In the third verse, the captain recognises the complexity of being a man (not that it's more complex than being a woman, mind you - but that's not what the song is about) and the self-doubt, struggle, and resulting suffering: "I know that you have suffered, lad". But the captain also recognises that all of us carry both a soldier and a killer inside. So "suffer this awhile": you may not like to admit it, but parts of you *are* prone to violence. So "Whatever makes a soldier sad will make a killer smile" makes sense: the captain tells the soldier that, even if not "for a righteous cause" there are still parts of you that revel in violence. Besides, "righteous" is (almost?) never objective. The soldier doesn't want to admit this. He doesn't want to admit that he, too, has the tendencies embodied by the captain. He doesn't want the "blood on his hands". He wants/needs to leave that behind, have nothing to do with it. That however also leaves him clueless on what he *should* do. "Where to stand?".

[Verse 4]"There is no decent place to stand in a massacre / But if a woman take your hand, then go and stand with her." / "I left a wife in Tennessee and my baby in Saigon -- / I risked my life, but not to hear some country-western song."

The captain offers his view in the fourth verse: he doesn't have an answer. In the real world massacres are going on all the time, and there *is* no "decent place to stand". There *is* no objectively righteous position to take. The best advice the captain can offer is that completely fulfilling your "manhood" may be possible by a deeply meaningful union with a woman: "If a woman take your hand, go and stand with her". The soldier replies that he tried that, and it didn't work. He had a wife. He even had a baby. He tried being fulfilled by putting his life in service of them, but it didn't work. It didn't address all the facets of "being a man". So he rejects that advice as rather cheap: "some country-western song".

[Verse 5]
"Ah, but if you cannot raise your love to a very high degree / Then you're just the man I've been thinking of, so come and stand with me." / "Your standing days are done," I cried, "you'll rally me no more / I don't even know what side we fought on, or what for."

The fifth verse is rather cynical. The captain interprets the soldier's failure as that the soldier might *like* to be different from the captain, but really isn't. Manhood *does* include those less desirable facets and maybe even *defines* it: "If you cannot raise your love to a very high degree" (so high that "being a man" can be completely defined by simply loving a woman and having a family), then the soldier is really the same as the captain: "Come and stand with me". The soldier refuses to believe that ("You'll rally me no more") but is now also left in a totally confused state: "I don't even know what side we fought on, or what for."

[Verse 6]
"I'm on the side that's always lost against the side of Heaven / I'm on the side of snake-eyes tossed against the side of seven / And I've read the Bill of Human Rights and some of it was true / But there wasn't any burden left, so I'm laying it on you."
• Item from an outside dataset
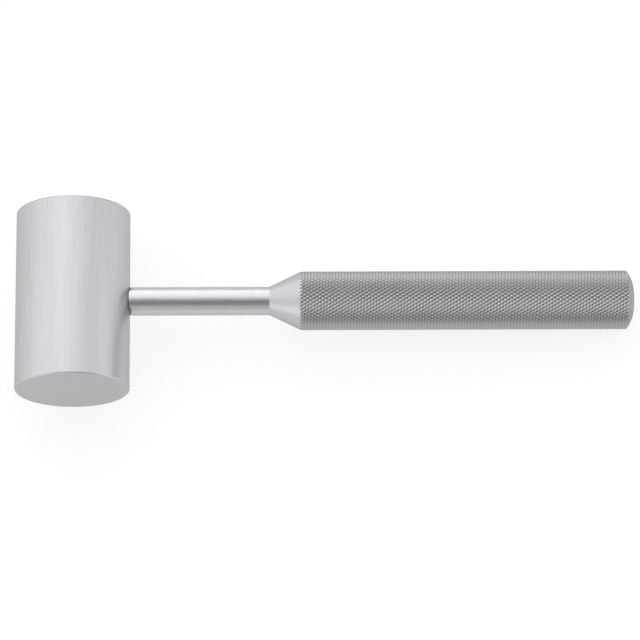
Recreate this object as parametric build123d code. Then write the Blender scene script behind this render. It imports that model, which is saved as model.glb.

In verse six, the captain admits that his tendency for violence will never win the day: in the long run he'll always be on the losing side. Indeed, even he recognises the value of human life and human rights - at least, some of them. The captain is content with this, though - he isn't bothered by these struggles anymore. He knows he's violent, but it's ok: he's left that struggle to the soldier to fight: "I'm laying it on you".

[Outro]
Now the Captain he was dying, but the Captain wasn't hurt / The silver bars were in my hand, I pinned them to my shirt

In the last verse, Cohen recognises there's no escaping the captain. Even though he hoped and wished the captain was dying, he's realising he must and has taken up the bars himself: the captain and the soldier are really one.

This interpretation of the song is somewhat defeatist, I guess. That said, I'm personally convinced that admitting that you embody violent tendencies is the best (the only?) way to curb them.